'''

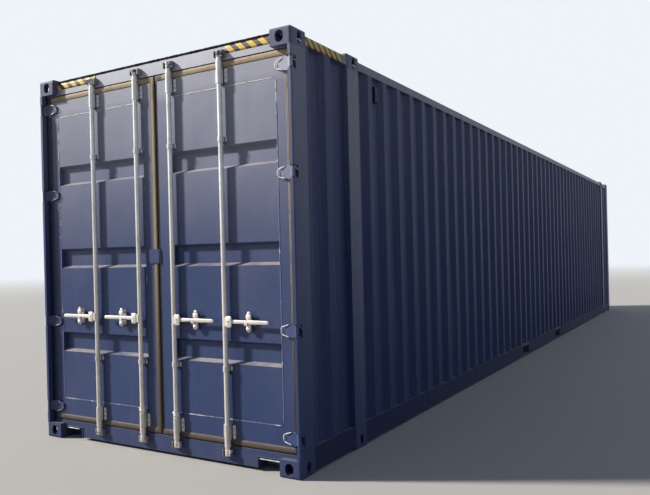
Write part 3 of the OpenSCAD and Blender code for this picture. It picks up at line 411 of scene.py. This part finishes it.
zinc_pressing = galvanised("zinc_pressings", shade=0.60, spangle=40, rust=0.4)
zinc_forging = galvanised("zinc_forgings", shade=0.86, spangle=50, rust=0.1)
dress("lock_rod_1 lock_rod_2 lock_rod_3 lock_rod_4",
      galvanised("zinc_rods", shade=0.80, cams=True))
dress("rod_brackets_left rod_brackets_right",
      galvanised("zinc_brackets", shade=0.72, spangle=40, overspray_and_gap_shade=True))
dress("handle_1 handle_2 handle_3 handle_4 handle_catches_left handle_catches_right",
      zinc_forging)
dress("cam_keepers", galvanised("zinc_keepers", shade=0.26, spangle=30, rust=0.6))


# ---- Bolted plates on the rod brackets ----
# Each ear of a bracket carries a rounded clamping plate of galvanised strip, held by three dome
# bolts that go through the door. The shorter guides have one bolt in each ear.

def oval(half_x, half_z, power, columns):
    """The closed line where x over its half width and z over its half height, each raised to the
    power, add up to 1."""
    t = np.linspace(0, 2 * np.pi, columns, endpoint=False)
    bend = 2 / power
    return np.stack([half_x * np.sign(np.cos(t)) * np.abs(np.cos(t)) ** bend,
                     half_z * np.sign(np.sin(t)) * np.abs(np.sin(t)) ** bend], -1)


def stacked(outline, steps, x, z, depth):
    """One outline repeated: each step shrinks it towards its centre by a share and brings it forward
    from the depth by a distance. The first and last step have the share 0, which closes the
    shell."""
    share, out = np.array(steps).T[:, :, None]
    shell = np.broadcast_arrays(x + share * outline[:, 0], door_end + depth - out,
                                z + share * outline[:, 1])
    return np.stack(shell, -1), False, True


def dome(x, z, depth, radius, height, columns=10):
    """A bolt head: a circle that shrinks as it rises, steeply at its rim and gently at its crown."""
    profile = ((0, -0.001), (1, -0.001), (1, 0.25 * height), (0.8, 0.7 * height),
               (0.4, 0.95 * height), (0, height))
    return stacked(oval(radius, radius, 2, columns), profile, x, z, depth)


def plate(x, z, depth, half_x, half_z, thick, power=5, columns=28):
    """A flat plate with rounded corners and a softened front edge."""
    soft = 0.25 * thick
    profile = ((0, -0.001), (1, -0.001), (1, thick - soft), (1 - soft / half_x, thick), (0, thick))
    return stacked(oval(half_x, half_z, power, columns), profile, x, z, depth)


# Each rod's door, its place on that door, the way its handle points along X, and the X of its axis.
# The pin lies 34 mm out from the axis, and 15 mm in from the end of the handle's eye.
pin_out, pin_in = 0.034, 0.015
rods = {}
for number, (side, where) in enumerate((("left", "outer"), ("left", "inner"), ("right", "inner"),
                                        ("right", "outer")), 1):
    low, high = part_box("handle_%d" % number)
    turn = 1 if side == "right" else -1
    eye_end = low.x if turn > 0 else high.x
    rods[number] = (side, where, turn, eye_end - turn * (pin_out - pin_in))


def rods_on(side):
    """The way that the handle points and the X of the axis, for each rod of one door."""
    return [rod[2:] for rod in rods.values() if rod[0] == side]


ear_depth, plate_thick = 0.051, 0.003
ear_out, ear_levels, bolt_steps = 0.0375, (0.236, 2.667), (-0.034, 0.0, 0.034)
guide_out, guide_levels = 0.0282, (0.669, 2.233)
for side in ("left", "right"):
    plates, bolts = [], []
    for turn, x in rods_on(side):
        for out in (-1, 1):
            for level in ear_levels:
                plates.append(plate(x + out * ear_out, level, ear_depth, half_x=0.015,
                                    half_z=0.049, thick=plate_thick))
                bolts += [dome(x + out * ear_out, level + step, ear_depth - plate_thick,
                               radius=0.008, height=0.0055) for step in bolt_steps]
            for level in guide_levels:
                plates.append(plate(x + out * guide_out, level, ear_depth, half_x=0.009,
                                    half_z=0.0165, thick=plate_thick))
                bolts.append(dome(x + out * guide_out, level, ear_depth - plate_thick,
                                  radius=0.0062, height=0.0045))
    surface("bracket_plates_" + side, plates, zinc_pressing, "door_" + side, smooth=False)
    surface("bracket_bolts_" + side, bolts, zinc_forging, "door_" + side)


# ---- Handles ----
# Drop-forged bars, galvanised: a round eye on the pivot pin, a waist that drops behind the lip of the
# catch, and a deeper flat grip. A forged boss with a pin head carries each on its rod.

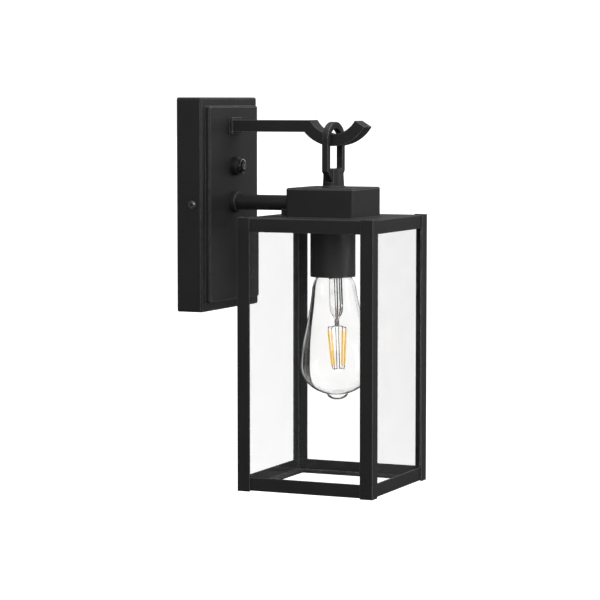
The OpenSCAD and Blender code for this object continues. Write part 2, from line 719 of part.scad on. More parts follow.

'''

**Task to carry out:** Give back all the data exactly as written.

**Problem solution:**
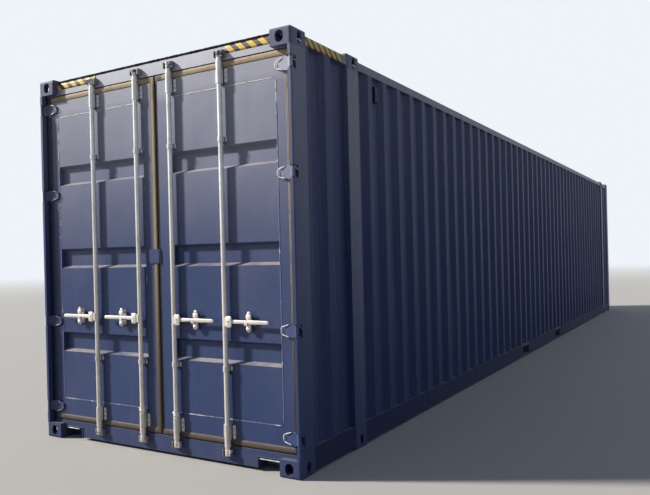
Write part 3 of the OpenSCAD and Blender code for this picture. It picks up at line 411 of scene.py. This part finishes it.
zinc_pressing = galvanised("zinc_pressings", shade=0.60, spangle=40, rust=0.4)
zinc_forging = galvanised("zinc_forgings", shade=0.86, spangle=50, rust=0.1)
dress("lock_rod_1 lock_rod_2 lock_rod_3 lock_rod_4",
      galvanised("zinc_rods", shade=0.80, cams=True))
dress("rod_brackets_left rod_brackets_right",
      galvanised("zinc_brackets", shade=0.72, spangle=40, overspray_and_gap_shade=True))
dress("handle_1 handle_2 handle_3 handle_4 handle_catches_left handle_catches_right",
      zinc_forging)
dress("cam_keepers", galvanised("zinc_keepers", shade=0.26, spangle=30, rust=0.6))


# ---- Bolted plates on the rod brackets ----
# Each ear of a bracket carries a rounded clamping plate of galvanised strip, held by three dome
# bolts that go through the door. The shorter guides have one bolt in each ear.

def oval(half_x, half_z, power, columns):
    """The closed line where x over its half width and z over its half height, each raised to the
    power, add up to 1."""
    t = np.linspace(0, 2 * np.pi, columns, endpoint=False)
    bend = 2 / power
    return np.stack([half_x * np.sign(np.cos(t)) * np.abs(np.cos(t)) ** bend,
                     half_z * np.sign(np.sin(t)) * np.abs(np.sin(t)) ** bend], -1)


def stacked(outline, steps, x, z, depth):
    """One outline repeated: each step shrinks it towards its centre by a share and brings it forward
    from the depth by a distance. The first and last step have the share 0, which closes the
    shell."""
    share, out = np.array(steps).T[:, :, None]
    shell = np.broadcast_arrays(x + share * outline[:, 0], door_end + depth - out,
                                z + share * outline[:, 1])
    return np.stack(shell, -1), False, True


def dome(x, z, depth, radius, height, columns=10):
    """A bolt head: a circle that shrinks as it rises, steeply at its rim and gently at its crown."""
    profile = ((0, -0.001), (1, -0.001), (1, 0.25 * height), (0.8, 0.7 * height),
               (0.4, 0.95 * height), (0, height))
    return stacked(oval(radius, radius, 2, columns), profile, x, z, depth)


def plate(x, z, depth, half_x, half_z, thick, power=5, columns=28):
    """A flat plate with rounded corners and a softened front edge."""
    soft = 0.25 * thick
    profile = ((0, -0.001), (1, -0.001), (1, thick - soft), (1 - soft / half_x, thick), (0, thick))
    return stacked(oval(half_x, half_z, power, columns), profile, x, z, depth)


# Each rod's door, its place on that door, the way its handle points along X, and the X of its axis.
# The pin lies 34 mm out from the axis, and 15 mm in from the end of the handle's eye.
pin_out, pin_in = 0.034, 0.015
rods = {}
for number, (side, where) in enumerate((("left", "outer"), ("left", "inner"), ("right", "inner"),
                                        ("right", "outer")), 1):
    low, high = part_box("handle_%d" % number)
    turn = 1 if side == "right" else -1
    eye_end = low.x if turn > 0 else high.x
    rods[number] = (side, where, turn, eye_end - turn * (pin_out - pin_in))


def rods_on(side):
    """The way that the handle points and the X of the axis, for each rod of one door."""
    return [rod[2:] for rod in rods.values() if rod[0] == side]


ear_depth, plate_thick = 0.051, 0.003
ear_out, ear_levels, bolt_steps = 0.0375, (0.236, 2.667), (-0.034, 0.0, 0.034)
guide_out, guide_levels = 0.0282, (0.669, 2.233)
for side in ("left", "right"):
    plates, bolts = [], []
    for turn, x in rods_on(side):
        for out in (-1, 1):
            for level in ear_levels:
                plates.append(plate(x + out * ear_out, level, ear_depth, half_x=0.015,
                                    half_z=0.049, thick=plate_thick))
                bolts += [dome(x + out * ear_out, level + step, ear_depth - plate_thick,
                               radius=0.008, height=0.0055) for step in bolt_steps]
            for level in guide_levels:
                plates.append(plate(x + out * guide_out, level, ear_depth, half_x=0.009,
                                    half_z=0.0165, thick=plate_thick))
                bolts.append(dome(x + out * guide_out, level, ear_depth - plate_thick,
                                  radius=0.0062, height=0.0045))
    surface("bracket_plates_" + side, plates, zinc_pressing, "door_" + side, smooth=False)
    surface("bracket_bolts_" + side, bolts, zinc_forging, "door_" + side)


# ---- Handles ----
# Drop-forged bars, galvanised: a round eye on the pivot pin, a waist that drops behind the lip of the
# catch, and a deeper flat grip. A forged boss with a pin head carries each on its rod.

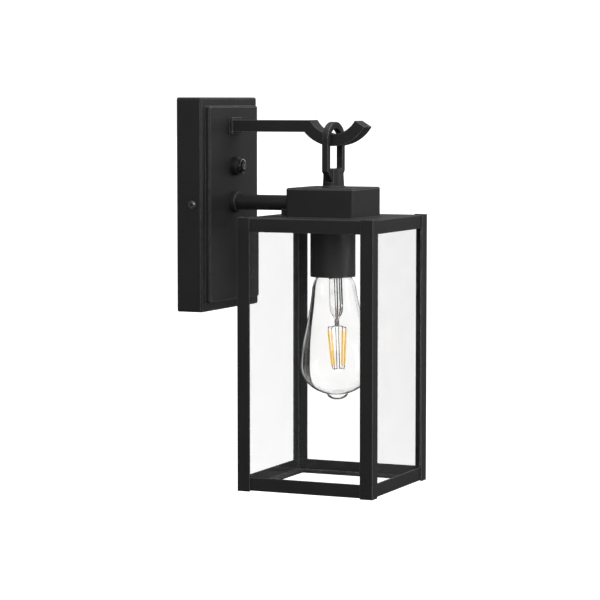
The OpenSCAD and Blender code for this object continues. Write part 2, from line 719 of part.scad on. More parts follow.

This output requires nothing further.